→ **Objective**
Repeat each record below exactly as given.

→ **Materials provided**
-- BEGIN --
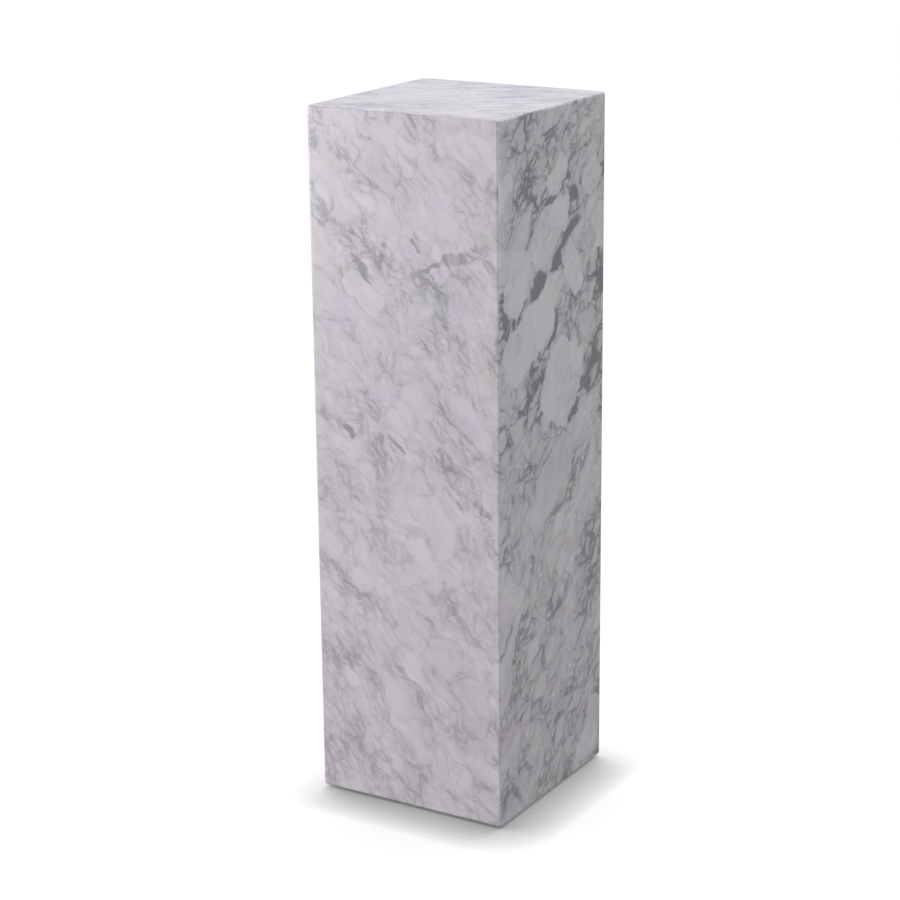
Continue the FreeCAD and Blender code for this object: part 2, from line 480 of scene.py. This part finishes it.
    def _mottle(self, sheet: NodeSheet, laid: Value) -> Tuple[Value, Value]:
        """The mottling, cleared in the middle of each clast and gathered round its rim.

        Args:
            sheet: The material.
            laid: The point along the lay.

        Returns:
            The mottling, and how grey the clasts are themselves.
        """
        drawn = sheet.vector("MULTIPLY", laid, (1 / self.slender, 1.0, 1.0))
        mottle = sheet.noise(drawn, self.cloud, self.layers, self.rugged).outputs["Fac"]
        pull = 0.0
        tone = 0.0
        for size in self.sizes:
            across = size.length / self.slender
            point = sheet.vector("MULTIPLY", laid, (1 / size.length, 1 / across, 1.0))
            inward = sheet.cells(point, "DISTANCE_TO_EDGE").outputs["Distance"]
            chance, shade, _ = sheet.parts(sheet.cells(point).outputs["Color"])
            whole = sheet.math("LESS_THAN", chance, size.share)
            here = sheet.math("MULTIPLY", whole, sheet.ease(inward, 0.0, self.seam / across))
            rim = min(self.rim / across, self.most_rim)
            ring = sheet.ease(inward, 0.0, rim, self.pull, -self.pull)
            pull = self._towards(sheet, pull, ring, here)
            tone = self._towards(sheet, tone, sheet.math("MULTIPLY", shade, self.tone), here)
        return sheet.math("ADD", mottle, pull), tone

    def _towards(self, sheet: NodeSheet, first: Value, second: Value, share: Value) -> bpy.types.NodeSocket:
        """A number carried towards another.

        Args:
            sheet: The material.
            first: The number at 0.
            second: The number at 1.
            share: How far it is carried.

        Returns:
            The number between them.
        """
        return sheet.math("MULTIPLY_ADD", sheet.math("SUBTRACT", second, first), share, first)

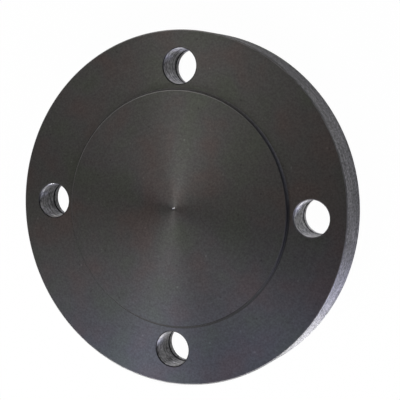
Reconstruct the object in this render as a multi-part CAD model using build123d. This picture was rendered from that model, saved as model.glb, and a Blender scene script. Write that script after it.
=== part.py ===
-- END --
→ **Task response**
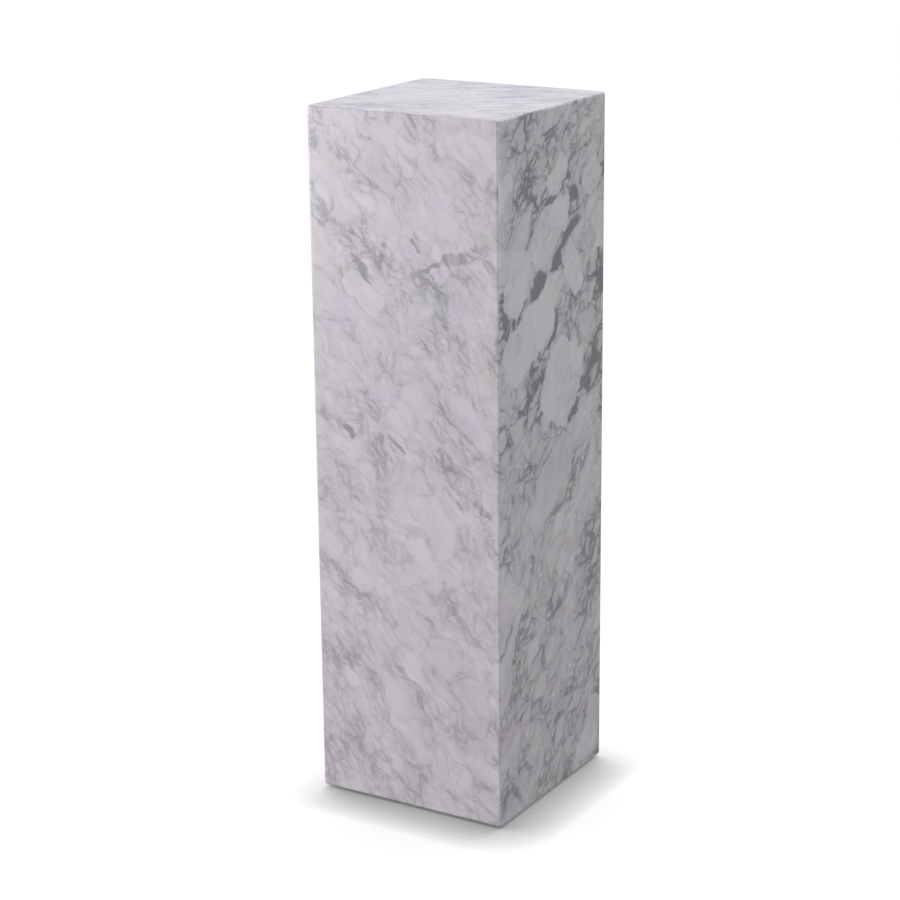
Continue the FreeCAD and Blender code for this object: part 2, from line 480 of scene.py. This part finishes it.
    def _mottle(self, sheet: NodeSheet, laid: Value) -> Tuple[Value, Value]:
        """The mottling, cleared in the middle of each clast and gathered round its rim.

        Args:
            sheet: The material.
            laid: The point along the lay.

        Returns:
            The mottling, and how grey the clasts are themselves.
        """
        drawn = sheet.vector("MULTIPLY", laid, (1 / self.slender, 1.0, 1.0))
        mottle = sheet.noise(drawn, self.cloud, self.layers, self.rugged).outputs["Fac"]
        pull = 0.0
        tone = 0.0
        for size in self.sizes:
            across = size.length / self.slender
            point = sheet.vector("MULTIPLY", laid, (1 / size.length, 1 / across, 1.0))
            inward = sheet.cells(point, "DISTANCE_TO_EDGE").outputs["Distance"]
            chance, shade, _ = sheet.parts(sheet.cells(point).outputs["Color"])
            whole = sheet.math("LESS_THAN", chance, size.share)
            here = sheet.math("MULTIPLY", whole, sheet.ease(inward, 0.0, self.seam / across))
            rim = min(self.rim / across, self.most_rim)
            ring = sheet.ease(inward, 0.0, rim, self.pull, -self.pull)
            pull = self._towards(sheet, pull, ring, here)
            tone = self._towards(sheet, tone, sheet.math("MULTIPLY", shade, self.tone), here)
        return sheet.math("ADD", mottle, pull), tone

    def _towards(self, sheet: NodeSheet, first: Value, second: Value, share: Value) -> bpy.types.NodeSocket:
        """A number carried towards another.

        Args:
            sheet: The material.
            first: The number at 0.
            second: The number at 1.
            share: How far it is carried.

        Returns:
            The number between them.
        """
        return sheet.math("MULTIPLY_ADD", sheet.math("SUBTRACT", second, first), share, first)

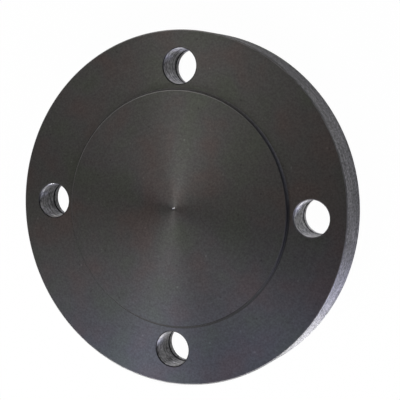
Reconstruct the object in this render as a multi-part CAD model using build123d. This picture was rendered from that model, saved as model.glb, and a Blender scene script. Write that script after it.
=== part.py ===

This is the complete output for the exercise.